Source excerpt start
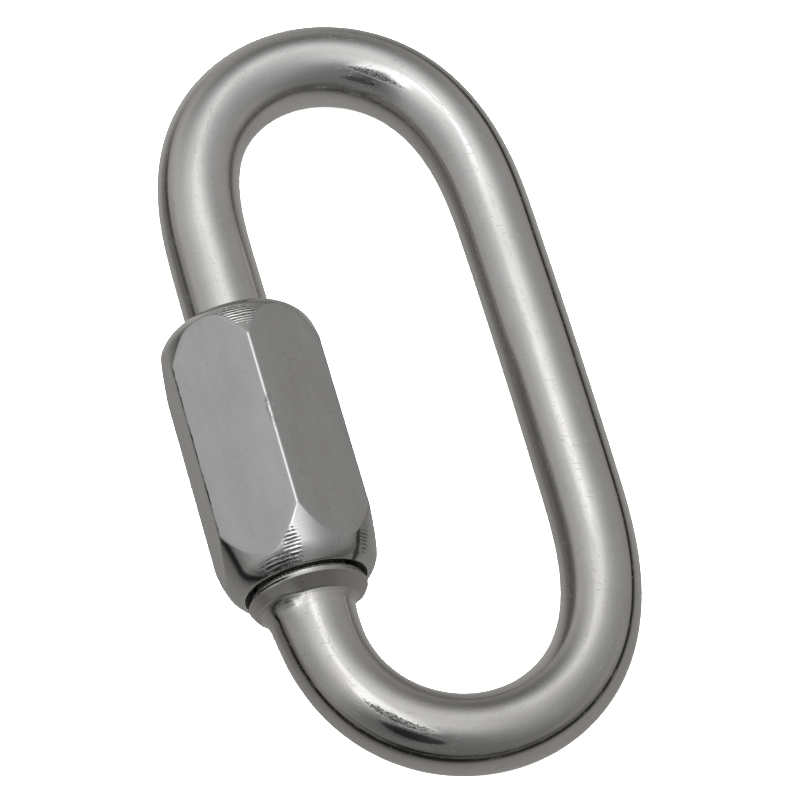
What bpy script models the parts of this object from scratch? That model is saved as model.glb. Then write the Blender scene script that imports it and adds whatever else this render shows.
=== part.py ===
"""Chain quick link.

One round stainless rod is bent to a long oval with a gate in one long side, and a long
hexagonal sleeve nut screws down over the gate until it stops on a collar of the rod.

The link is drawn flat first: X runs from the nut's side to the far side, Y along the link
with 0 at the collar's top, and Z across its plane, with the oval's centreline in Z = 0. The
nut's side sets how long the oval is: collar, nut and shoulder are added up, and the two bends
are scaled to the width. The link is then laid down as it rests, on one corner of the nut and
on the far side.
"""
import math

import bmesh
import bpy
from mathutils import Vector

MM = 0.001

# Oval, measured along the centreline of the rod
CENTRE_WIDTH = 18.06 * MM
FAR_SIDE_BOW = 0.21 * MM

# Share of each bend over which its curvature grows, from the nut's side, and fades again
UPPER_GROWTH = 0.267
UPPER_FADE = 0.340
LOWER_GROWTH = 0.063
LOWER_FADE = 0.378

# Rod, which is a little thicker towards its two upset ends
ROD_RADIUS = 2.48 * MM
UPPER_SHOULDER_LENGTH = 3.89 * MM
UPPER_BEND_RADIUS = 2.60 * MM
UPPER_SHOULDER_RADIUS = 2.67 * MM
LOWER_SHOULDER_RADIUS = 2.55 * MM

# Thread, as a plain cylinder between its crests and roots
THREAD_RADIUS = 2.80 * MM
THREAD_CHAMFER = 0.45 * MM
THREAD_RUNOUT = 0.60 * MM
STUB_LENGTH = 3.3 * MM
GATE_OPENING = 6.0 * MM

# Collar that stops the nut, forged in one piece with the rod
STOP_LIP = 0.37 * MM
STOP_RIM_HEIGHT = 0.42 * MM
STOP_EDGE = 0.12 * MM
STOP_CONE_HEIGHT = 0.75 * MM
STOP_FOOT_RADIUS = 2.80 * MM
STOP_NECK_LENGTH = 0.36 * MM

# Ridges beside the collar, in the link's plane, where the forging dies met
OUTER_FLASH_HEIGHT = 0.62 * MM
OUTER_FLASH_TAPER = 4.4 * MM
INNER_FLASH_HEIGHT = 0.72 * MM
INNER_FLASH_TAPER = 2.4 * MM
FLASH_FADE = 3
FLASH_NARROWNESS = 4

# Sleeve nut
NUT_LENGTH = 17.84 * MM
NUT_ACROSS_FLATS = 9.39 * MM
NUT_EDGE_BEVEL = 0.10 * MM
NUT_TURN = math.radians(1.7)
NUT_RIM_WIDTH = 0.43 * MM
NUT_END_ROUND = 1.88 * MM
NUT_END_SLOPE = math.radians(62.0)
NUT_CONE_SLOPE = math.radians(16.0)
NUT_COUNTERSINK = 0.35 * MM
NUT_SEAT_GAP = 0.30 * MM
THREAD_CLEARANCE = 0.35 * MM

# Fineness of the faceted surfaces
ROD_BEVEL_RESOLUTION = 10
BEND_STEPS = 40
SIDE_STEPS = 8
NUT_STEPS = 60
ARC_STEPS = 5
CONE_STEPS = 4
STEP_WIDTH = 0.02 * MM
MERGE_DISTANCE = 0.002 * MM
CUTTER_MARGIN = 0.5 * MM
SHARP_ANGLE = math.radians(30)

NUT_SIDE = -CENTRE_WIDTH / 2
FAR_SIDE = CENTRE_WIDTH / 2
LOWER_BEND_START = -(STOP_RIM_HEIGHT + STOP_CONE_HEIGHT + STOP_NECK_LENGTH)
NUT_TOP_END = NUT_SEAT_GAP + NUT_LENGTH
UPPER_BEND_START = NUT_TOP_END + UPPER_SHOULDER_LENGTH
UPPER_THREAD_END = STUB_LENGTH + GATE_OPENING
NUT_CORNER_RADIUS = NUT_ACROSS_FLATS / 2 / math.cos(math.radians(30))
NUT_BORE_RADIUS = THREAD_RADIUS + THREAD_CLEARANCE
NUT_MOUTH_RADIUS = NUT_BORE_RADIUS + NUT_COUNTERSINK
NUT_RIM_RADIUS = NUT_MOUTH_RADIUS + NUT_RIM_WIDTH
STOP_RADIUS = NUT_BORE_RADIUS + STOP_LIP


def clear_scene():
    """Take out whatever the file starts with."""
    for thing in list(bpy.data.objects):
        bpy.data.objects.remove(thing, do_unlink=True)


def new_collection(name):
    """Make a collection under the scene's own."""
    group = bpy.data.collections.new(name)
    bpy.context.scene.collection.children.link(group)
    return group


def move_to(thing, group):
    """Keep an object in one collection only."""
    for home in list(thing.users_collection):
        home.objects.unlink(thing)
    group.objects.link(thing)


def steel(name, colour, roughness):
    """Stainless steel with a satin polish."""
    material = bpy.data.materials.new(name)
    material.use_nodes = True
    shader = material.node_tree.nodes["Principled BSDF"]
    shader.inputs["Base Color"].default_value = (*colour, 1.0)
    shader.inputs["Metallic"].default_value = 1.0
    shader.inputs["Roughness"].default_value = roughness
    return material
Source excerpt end
• _Task to complete_: Take the material above and return all of it exactly.

• _Written solution_:
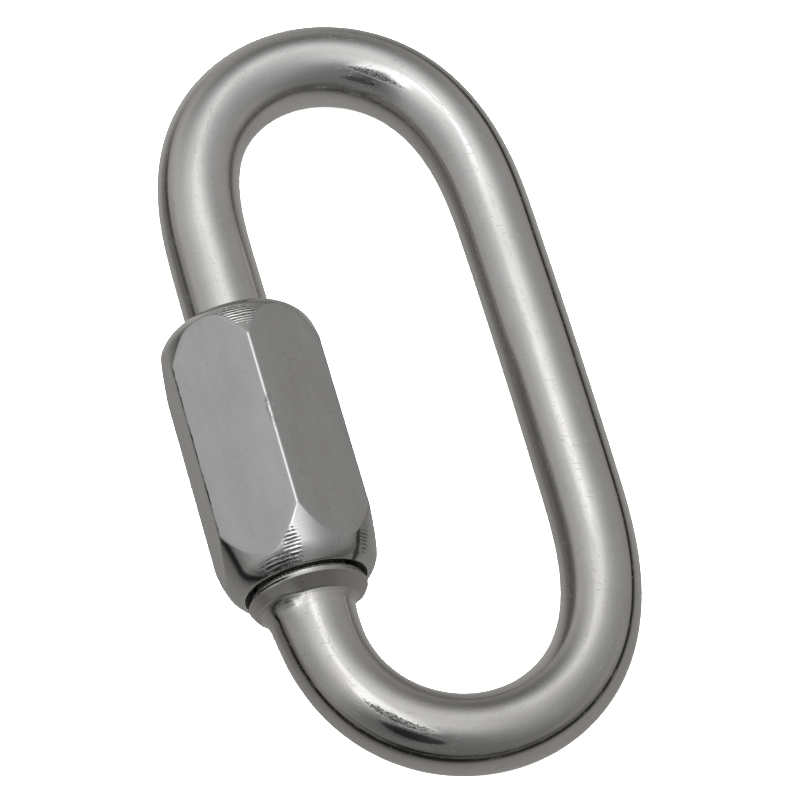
What bpy script models the parts of this object from scratch? That model is saved as model.glb. Then write the Blender scene script that imports it and adds whatever else this render shows.
=== part.py ===
"""Chain quick link.

One round stainless rod is bent to a long oval with a gate in one long side, and a long
hexagonal sleeve nut screws down over the gate until it stops on a collar of the rod.

The link is drawn flat first: X runs from the nut's side to the far side, Y along the link
with 0 at the collar's top, and Z across its plane, with the oval's centreline in Z = 0. The
nut's side sets how long the oval is: collar, nut and shoulder are added up, and the two bends
are scaled to the width. The link is then laid down as it rests, on one corner of the nut and
on the far side.
"""
import math

import bmesh
import bpy
from mathutils import Vector

MM = 0.001

# Oval, measured along the centreline of the rod
CENTRE_WIDTH = 18.06 * MM
FAR_SIDE_BOW = 0.21 * MM

# Share of each bend over which its curvature grows, from the nut's side, and fades again
UPPER_GROWTH = 0.267
UPPER_FADE = 0.340
LOWER_GROWTH = 0.063
LOWER_FADE = 0.378

# Rod, which is a little thicker towards its two upset ends
ROD_RADIUS = 2.48 * MM
UPPER_SHOULDER_LENGTH = 3.89 * MM
UPPER_BEND_RADIUS = 2.60 * MM
UPPER_SHOULDER_RADIUS = 2.67 * MM
LOWER_SHOULDER_RADIUS = 2.55 * MM

# Thread, as a plain cylinder between its crests and roots
THREAD_RADIUS = 2.80 * MM
THREAD_CHAMFER = 0.45 * MM
THREAD_RUNOUT = 0.60 * MM
STUB_LENGTH = 3.3 * MM
GATE_OPENING = 6.0 * MM

# Collar that stops the nut, forged in one piece with the rod
STOP_LIP = 0.37 * MM
STOP_RIM_HEIGHT = 0.42 * MM
STOP_EDGE = 0.12 * MM
STOP_CONE_HEIGHT = 0.75 * MM
STOP_FOOT_RADIUS = 2.80 * MM
STOP_NECK_LENGTH = 0.36 * MM

# Ridges beside the collar, in the link's plane, where the forging dies met
OUTER_FLASH_HEIGHT = 0.62 * MM
OUTER_FLASH_TAPER = 4.4 * MM
INNER_FLASH_HEIGHT = 0.72 * MM
INNER_FLASH_TAPER = 2.4 * MM
FLASH_FADE = 3
FLASH_NARROWNESS = 4

# Sleeve nut
NUT_LENGTH = 17.84 * MM
NUT_ACROSS_FLATS = 9.39 * MM
NUT_EDGE_BEVEL = 0.10 * MM
NUT_TURN = math.radians(1.7)
NUT_RIM_WIDTH = 0.43 * MM
NUT_END_ROUND = 1.88 * MM
NUT_END_SLOPE = math.radians(62.0)
NUT_CONE_SLOPE = math.radians(16.0)
NUT_COUNTERSINK = 0.35 * MM
NUT_SEAT_GAP = 0.30 * MM
THREAD_CLEARANCE = 0.35 * MM

# Fineness of the faceted surfaces
ROD_BEVEL_RESOLUTION = 10
BEND_STEPS = 40
SIDE_STEPS = 8
NUT_STEPS = 60
ARC_STEPS = 5
CONE_STEPS = 4
STEP_WIDTH = 0.02 * MM
MERGE_DISTANCE = 0.002 * MM
CUTTER_MARGIN = 0.5 * MM
SHARP_ANGLE = math.radians(30)

NUT_SIDE = -CENTRE_WIDTH / 2
FAR_SIDE = CENTRE_WIDTH / 2
LOWER_BEND_START = -(STOP_RIM_HEIGHT + STOP_CONE_HEIGHT + STOP_NECK_LENGTH)
NUT_TOP_END = NUT_SEAT_GAP + NUT_LENGTH
UPPER_BEND_START = NUT_TOP_END + UPPER_SHOULDER_LENGTH
UPPER_THREAD_END = STUB_LENGTH + GATE_OPENING
NUT_CORNER_RADIUS = NUT_ACROSS_FLATS / 2 / math.cos(math.radians(30))
NUT_BORE_RADIUS = THREAD_RADIUS + THREAD_CLEARANCE
NUT_MOUTH_RADIUS = NUT_BORE_RADIUS + NUT_COUNTERSINK
NUT_RIM_RADIUS = NUT_MOUTH_RADIUS + NUT_RIM_WIDTH
STOP_RADIUS = NUT_BORE_RADIUS + STOP_LIP


def clear_scene():
    """Take out whatever the file starts with."""
    for thing in list(bpy.data.objects):
        bpy.data.objects.remove(thing, do_unlink=True)


def new_collection(name):
    """Make a collection under the scene's own."""
    group = bpy.data.collections.new(name)
    bpy.context.scene.collection.children.link(group)
    return group


def move_to(thing, group):
    """Keep an object in one collection only."""
    for home in list(thing.users_collection):
        home.objects.unlink(thing)
    group.objects.link(thing)


def steel(name, colour, roughness):
    """Stainless steel with a satin polish."""
    material = bpy.data.materials.new(name)
    material.use_nodes = True
    shader = material.node_tree.nodes["Principled BSDF"]
    shader.inputs["Base Color"].default_value = (*colour, 1.0)
    shader.inputs["Metallic"].default_value = 1.0
    shader.inputs["Roughness"].default_value = roughness
    return material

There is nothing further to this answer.